Под влиянием идей В.С.Соловьёва, отчасти Д.С.Мережковского и других художников-мыслителей — в период «серебряного века» развивается и утверждает себя «новое религиозное сознание». Оно, по верному утверждению о. Василия Зеньковского, «строит свою программу в сознательном противопоставлении себя историческому христианству, — оно ждёт новых откровений, создаёт утопию “религиозной общественности”, а в то же время насыщено эсхатологическими ожиданиями». Весьма популярными становятся при этом идеи обновления христианства, создания Вселенской Церкви Третьего Завета, идеи софианства и «вечной женственности», что нашло отражение в творчестве прежде всего писателей-символистов.
И в этот период можно указать на художников строгой православной серьёзности. Это прежде всего К.Р. (вел. кн. К.К.Романов), в стихах которого ощущается не просто христиански чуткая душа, но и глубокая церковность поэта как человека. Его поэтические опыты проникнуты молитвенным состоянием и истинно церковным мировосприятием, укоренённым в глубине натуры стихотворца.
Однако в целом деятели «серебряного века» противостояли Православию, даже делали попытку, неудачную, разумеется (в устроении Религиозно-философских собраний 1901–1903 гг.), направлять церковную жизнь в соответствии с собственным обмирщённым пониманием Церкви. Писатели «серебряного века» сознавали себя творцами личных эстетических миров, нередко сакрализуя подобную художественную практику, Поэтому обращение некоторых из них к сюжетам и текстам Священного Писания вело к искажению религиозных истин, порою к кощунственному искажению. Достаточно вспомнить хотя бы рассказ Л.И.Андреева — «Иуда Искариот» (с попыткой апологии предательства) или повесть А.М.Ремизова «О страстях Господних».
Эпоха «серебряного века» есть время глубокого духовного падения искусства, при несомненных эстетических достоинствах многих создаваемых произведений. Эстетика и эмоциональная напряжённость, необузданность страстей — делаются кумирами как для деятелей искусства, так и для потребителей его, стремящихся к утончённости душевных наслаждений. Религиозные искания подменяются тягою к мистической тайне, всевозможными оккультными соблазнами. Равнодушие к Истине откровенно проявляется в поэтизации порока, даже в культе сатанинского начала. Реализм в это время обнаруживает явное идейное оскудение — и не может подлинно противостоять всем новым веяниям. Всё это является одною из неявных причин общественно-политической катастрофы 1917 года.
В советской литературе отношение к вере стало резко отрицательным. Неистовая атеистическая пропаганда с чудовищными кощунствами по отношению к Православной Церкви явилась одной из ведущих тем особенно в литературе предвоенного времени. Антицерковные выпады отличают литературную деятельность Демьяна Бедного, В.В.Маяковского, Э.Г.Багрицкого, И.Э.Бабеля и др.

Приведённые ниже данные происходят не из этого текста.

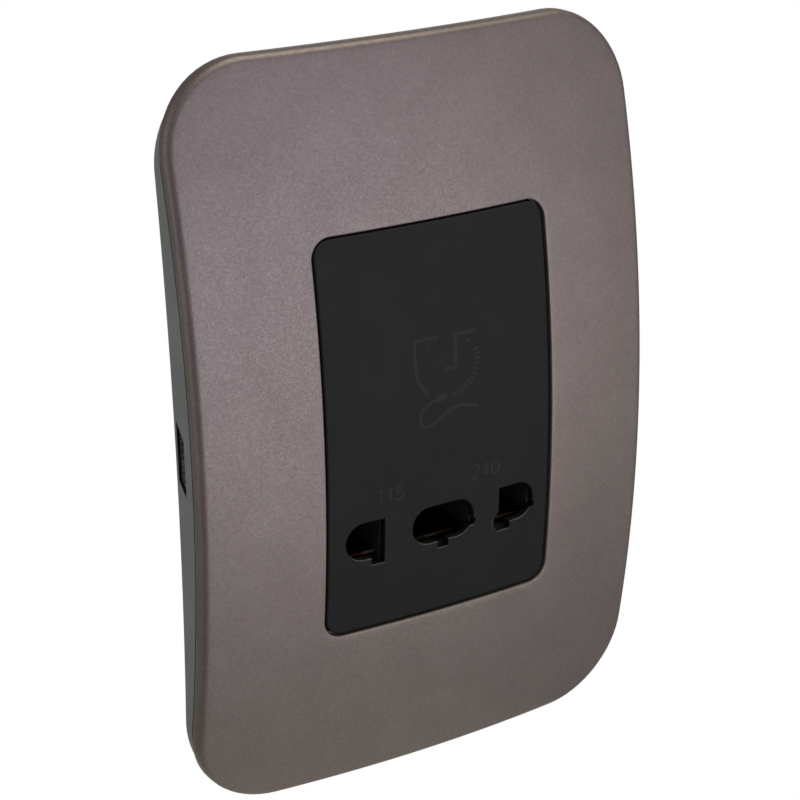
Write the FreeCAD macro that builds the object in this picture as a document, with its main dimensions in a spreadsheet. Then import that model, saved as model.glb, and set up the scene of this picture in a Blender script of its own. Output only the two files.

Но достаточно кощунственным стало и переложение евангельских событий в бесцензурном романе М.А.Булгакова «Мастер и Маргарита» (1928–1940), в котором не только искажена подлинность истории, но и пародийно принижен облик Спасителя, превращённого волею автора в немощного бродячего философа, мечтающего о социальном переустройстве земной жизни. Наделённый несомненным обаянием Воланд (сатана), напротив, предстаёт под пером Булгакова как активная положительная сила, гарант справедливости, устойчивости миропорядка.
В послевоенный период антирелигиозная направленность советской литературы утратила прежнюю истеричность и неистовость, но не ослабила своего агитационного напора. Писатели же, подобные О.Э.Мандельштаму и Б.Л.Пастернаку, искренне обратившиеся к религиозному осмыслению бытия, не сумели полностью преодолеть присущий им прежде антропоцентричный тип миросозерцания. Из классиков XX века лишь А.А.Ахматова отчасти смогла совершить то, что оказалось не под силу большинству её современников.